Load rotation, said officials, would be around for the foreseeable future as poor maintenance and under-performance was expected to trigger more outages across the city.

But for many Joburgers, the new blackout buzzword was confusing, with many over the last couple of days, believing the darkness was caused by load shedding Eskom had introduced.

But as Nico de Jager, MMC for Environment and Infrastructure Services, explained, load rotation was implemented by City Power and was localised to suburbs that were directly affected by a lack of capacity from a substation. Power, he said, was rotated to the different suburbs that were affected. Load shedding was done by Eskom to reduce high demand.

Load rotation was done for longer with some suburbs going without power for five hours at a stretch.

On Thursday evening, residents across the eastern suburbs of Joburg had their own experience of load rotation when a newly commissioned transformer at the Sebenza substation blew a gasket.

According to De Jager, it would take between three and four days to fix the gasket, but in the meantime the plan was that Kelvin Power station would increase supply to cover the electrical shortfall.
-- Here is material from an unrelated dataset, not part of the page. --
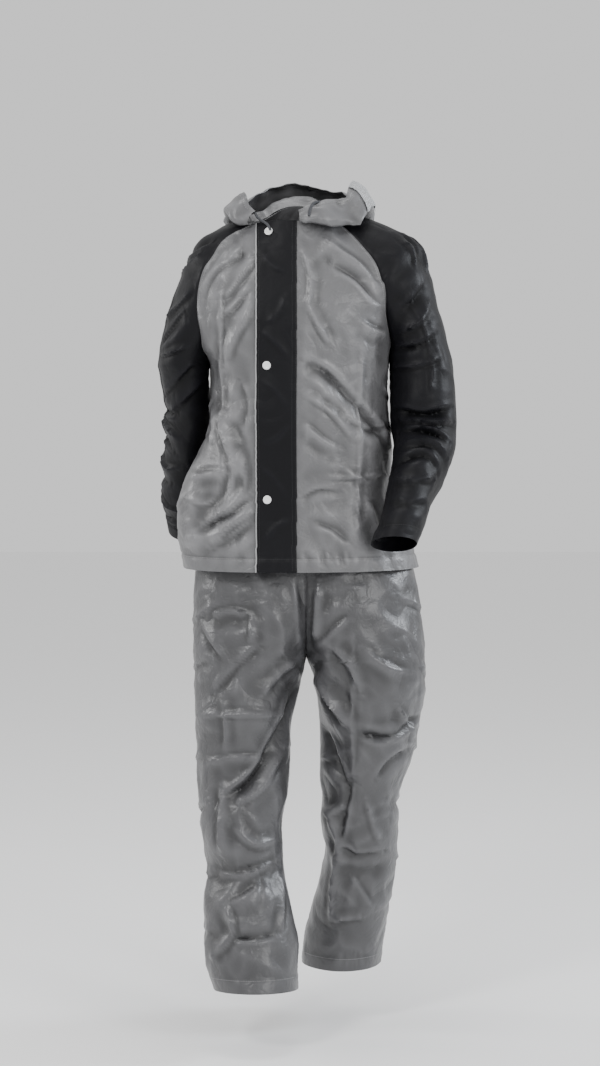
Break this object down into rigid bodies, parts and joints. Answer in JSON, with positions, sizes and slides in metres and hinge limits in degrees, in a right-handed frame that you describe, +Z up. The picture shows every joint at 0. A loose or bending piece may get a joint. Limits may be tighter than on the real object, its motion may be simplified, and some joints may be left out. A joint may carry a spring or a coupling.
{
  "type": "rain_suit",
  "caption": "Grey rain suit in a walking pose: raglan jacket with black sleeves, a black front flap with three white studs and a thrown-back hood, over matching trousers.",
  "frame": {"origin": "the mount named shoulders, on the line between the shoulders at the base of the neck", "axes": "+X to the wearer's left, which is to the right in the picture; -Y to the front; +Z up"},
  "size_m": [0.5416, 0.437, 1.4548],
  "materials": {
    "grey_shell": "coated polyester with a satin shine",
    "black_shell": "coated polyester with a satin shine",
    "stud": "glossy white press studs",
    "cord": "braided dark polyester cord",
    "visor_film": "crinkled clear film",
    "waist_elastic": "matt gathered elastic casing"
  },
  "bodies": {
    "root": {"front_right": "grey_shell", "front_left": "grey_shell", "jacket_back": "grey_shell", "sleeve_right": "black_shell", "sleeve_left": "black_shell", "front_flap": "black_shell", "hood": "grey_shell", "hood_visor": "visor_film", "snap_top": "stud", "snap_middle": "stud", "snap_bottom": "stud", "drawcord_right": "cord", "drawcord_left": "cord", "trouser_front_right": "grey_shell", "trouser_back_right": "grey_shell", "trouser_front_left": "grey_shell", "trouser_back_left": "grey_shell", "waistband": "waist_elastic"}
  },
  "joints": []
}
The increased supply, he said, was likely to be available from last night.

City Power, however, issued a warning to residents. “We urge all our customers to use electricity sparingly and switch off geysers and other appliances that are not in use,” City Power said.

“But it is going to get worse before it gets better,” said De Jager.

The planned blackouts that were supposed to ease the city’s electrical grid was also causing harm to infrastructure.

Energy expert Ted Blom said that during a power outage transformers, that had not been maintained properly, tripped when the electricity was switched on again.

“The problem is that transformers need to have their oil changed every seven years and this is not being done,” he said.

He believed it could take years to sort out the problem.

There have been complaints by residents that there have been no advanced warnings to these load rotations and schedules posted on the City Power website were not being adhered to.

De Jager conceded that City Power’s communication on the cause of the recent spate of blackouts was poor.

Ronald Chauke, Outa’s portfolio manager for energy, said there was a lot of confusion over who was causing the blackout. “Eskom and City Power keep blaming each other for load shedding,” he said.

Eskom spokesperson Khulu Phasiwe, however, said this was not the case and that it and City Power worked closely. Eskom had not carried out load shedding since June 16.

However, as more outages were likely, there was a growing concern about what affect this would have on the economy.

While it was difficult to estimate the cost of power outages, Chauke believed that a day of load shedding could bleed as much as R5billion from the economy.

“What we need is for the energy sector to be reformed for there to be more competition so that you and I can choose who we want to use as a power supplier,” said Chauke.

Joburg was expected to be hit with another cold front next week. By Tuesday, Gauteng could face temperatures in the mid-teens, with cold nights.

The chill was expected to put extra pressure on the grid, and could subject Joburg to more blackouts - this time under that new name, load rotation.